To get an overview of available health insurance plans, click on the “Preview Health Plans and Prices” button on the Marketplace homepage.
Then you’ll need to input your zip code, city and state, a plan ID number if you’re already enrolled in a 2020 plan (you can skip this step and still continue the search process) and information about your household such as number of people and annual income.
Then you will have access to several plans available, along with their monthly premiums.
2. You may qualify for a lower premium
If your expected annual income qualifies, you may be able to get a “premium tax credit,” which is a government subsidy that could possibly lower your monthly insurance premium by hundreds of dollars. How many people are in your household is also considered when determining whether you qualify for a premium tax credit.
“In general, individuals and families may be eligible for the premium tax credit if their household income for the year is at least 100 percent but no more than 400 percent of the federal poverty line for their family size,” according to the IRS.
Curious about whether you can save money on monthly health insurance premiums with a premium tax credit? It’s easy to find out on the Marketplace income levels and savings page.
3. Missing open enrollment could leave you without health insurance
If you fail to enroll in a health insurance plan between November 1 and December 15, you won’t be allowed to sign up for a plan again until next year’s open enrollment in the fall unless you have a life event that qualifies you for a “special enrollment period.”
You may qualify for a special enrollment period if you got married, had a baby, adopted a baby or had a foster child or lost your health insurance due to divorce or legal separation. If someone on your Marketplace plan dies, causing you to no longer be eligible for your current health plan, you may also qualify for a special enrollment period.

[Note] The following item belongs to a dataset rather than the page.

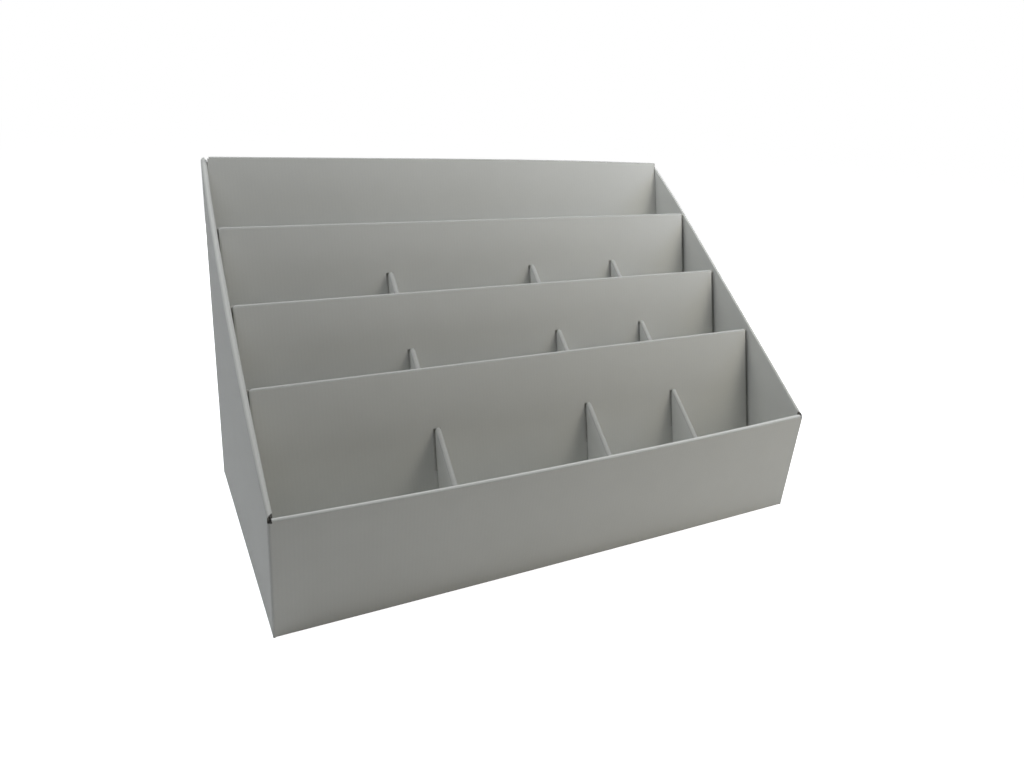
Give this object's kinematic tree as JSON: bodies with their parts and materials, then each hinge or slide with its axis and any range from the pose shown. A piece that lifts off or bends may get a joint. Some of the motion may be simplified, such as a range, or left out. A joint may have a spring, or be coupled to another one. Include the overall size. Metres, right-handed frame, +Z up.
{
  "type": "cardboard display stand",
  "caption": "Plain folded card counter display stand with a low front, sloping double-walled sides and leaning stepped rows of pockets split by short dividers.",
  "frame": {"origin": "middle of the space the stand takes up, on the surface it rests on", "axes": "+X along the front to the right, -Y the way the pockets face, +Z up"},
  "size_m": [0.534, 0.292, 0.331],
  "materials": {
    "tray_card": "matt",
    "step_card": "matt",
    "divider_card": "matt"
  },
  "bodies": {
    "root": {"tray": "tray_card", "step_insert": "step_card", "front_divider_left": "divider_card", "front_divider_centre": "divider_card", "front_divider_right": "divider_card", "second_divider_left": "divider_card", "second_divider_centre": "divider_card", "second_divider_right": "divider_card", "third_divider_left": "divider_card", "third_divider_centre": "divider_card", "third_divider_right": "divider_card"}
  },
  "joints": []
}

4. You may also qualify for cost-sharing reductions
If you qualify for a premium tax credit, you may also be able to save even more money if you’re eligible for what’s known as “cost-sharing reductions.” A cost-sharing reduction is a discount that lowers the amount you must pay for deductibles, copayments, coinsurance and your out-of-pocket maximum.
These savings don’t apply to just any plan, however. If you qualify for cost-sharing reductions, you can only receive them when you’re enrolled in a silver plan.
5. The day of reckoning comes at tax time
If you receive a premium tax credit on a 2021 Marketplace plan, you must “reconcile” that amount when you file income taxes for 2021. What that means is you need to show whether you actually qualified for the premium tax credit based on your final income for the year.
If there’s a difference between the amount of the premium tax credit you received in advance to lower your monthly premiums and the amount you actually qualified to receive based on your final income at year’s end, that will affect either your refund amount or how much tax you’ll owe.
According to HealthCare.gov: “If you used more premium tax credit than you qualify for, you’ll pay the difference with your federal taxes. If you used less, you’ll get the difference as a credit.”